Commissioners will make a final decision on adopting a host of new county regulations on the growing, processing and selling of marijuana on March 16. The new laws would be adopted under emergency provisions and would go into effect on that date. Marijuana growing will be allowed in exclusive farm use and forest zones, and in industrial zones if processing also takes place at the site.
Jackson County Development Services Manager Kelly Madding said existing medical marijuana growers on rural residential land could apply for pre-existing, non-conforming use status, which could allow them to continue operating.
Anyone who has a use that becomes illegal under a new law can go through that process, she said.
The Oregon Legislature also passed a loophole that could allow small, pre-existing medical marijuana grows to continue on rural residential land in counties where that would become illegal.
Those medical marijuana growers will not have to seek a land-use compatibility statement from a county government in order to get an Oregon Liquor Control Commission license to sell into the recreational marijuana system, said Association of Oregon Counties Legal Counsel Rob Bovett.
If they had to apply, those growers would not be able to get such a statement because their operations would not comply with their counties' laws.
Bovett said the waiver of the land-use compatibility statement requirement does not mean the medical marijuana growers will be operating legally under their counties' laws.
"There is not a path forward to render them compliant," he said.
While it might seem counter-intuitive that state legislators gave growers a way to operate under the radar, Bovett noted that medical and recreational marijuana growers in Oregon are all operating illegally under federal law.

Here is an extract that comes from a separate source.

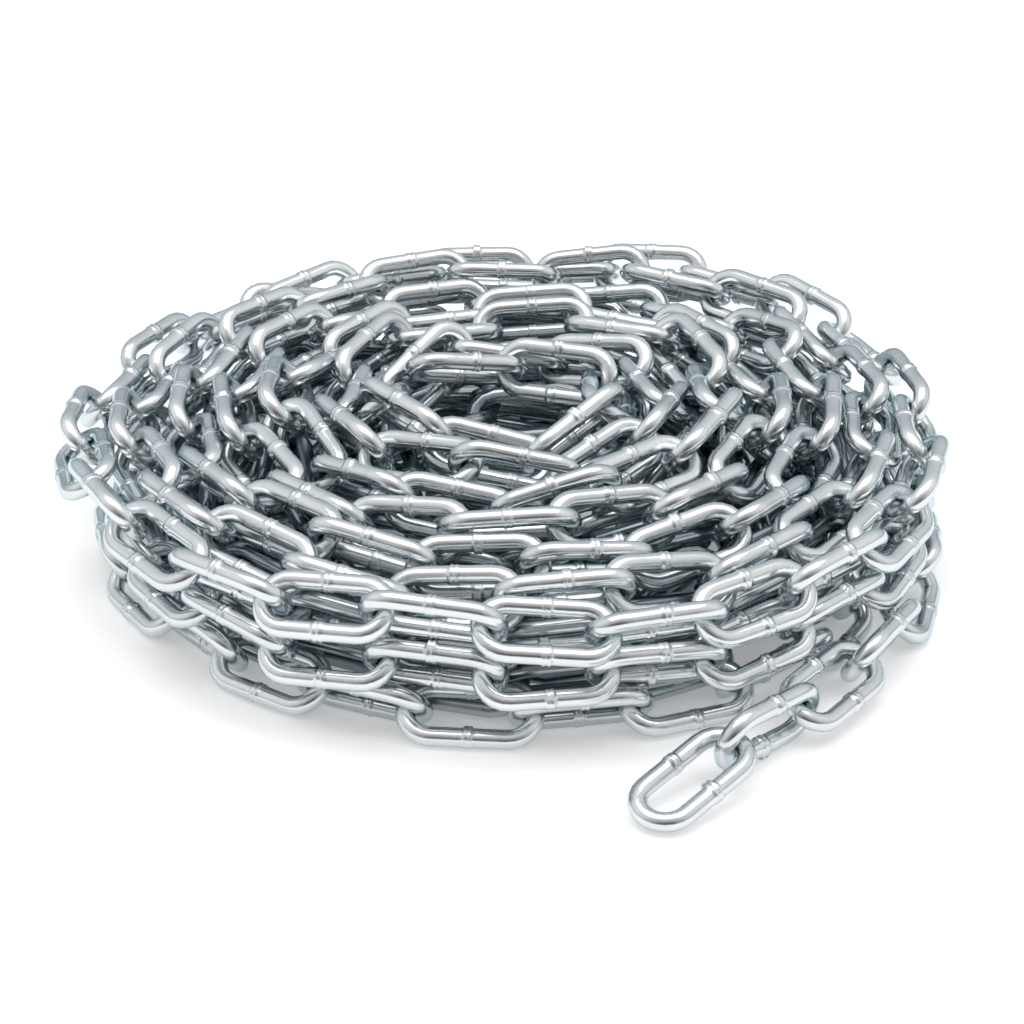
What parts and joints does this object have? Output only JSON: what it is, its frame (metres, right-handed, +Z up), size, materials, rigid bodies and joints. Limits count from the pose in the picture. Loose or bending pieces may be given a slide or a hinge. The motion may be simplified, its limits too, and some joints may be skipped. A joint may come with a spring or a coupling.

"It's a federal felony," he said.
Oregonians voted in 2014 to legalize recreational marijuana, but the drug is still illegal nationally. Medical marijuana has long been legal in the state.
Jackson County commissioners have been working for weeks to hammer out local regulations. Their work has been slowed by shifting developments and the passage of amended and merged marijuana bills at the state Capitol.
Commissioner Doug Breidenthal urged people who plan to launch marijuana businesses to do so thoughtfully.
"If you are going to get into the industry, please respect your neighbors," he said.
Breidenthal said commissioners want the marijuana industry to move forward in a regulated, legitimate manner like other industries.
"The last thing we want is out-of-control rogue businesses," he said, noting that a small number of disrespectful people can put a stigma on the entire industry.
Breidenthal urged Jackson County's planning staff to continue working to help people understand regulations and comply with laws, and to use restraint when it comes to citing and fining violators.
Jackson County's land-use system is complaint-driven, meaning county staff will not seek out violators, but will respond to complaints about potentially illegal activity.
Commissioner Colleen Roberts thanked county staff members for their work in gathering up data as well as the hundreds of citizens who provided input during weeks of hearings.
Commissioner Rick Dyer said crafting the county regulations is not an exact science, but commissioners tried to balance competing interests.
"I know not everybody is 100 percent happy," he said.
County staff members plan to compile all the new regulations that have been tentatively approved by commissioners and create a draft ordinance that can be viewed by the public at least 24 hours in advance of the March 16 meeting to adopt an emergency ordinance, Manning said.
The regulations would not apply to the four recreational marijuana plants or six medical marijuana plants state law allows people to grow for their own personal use.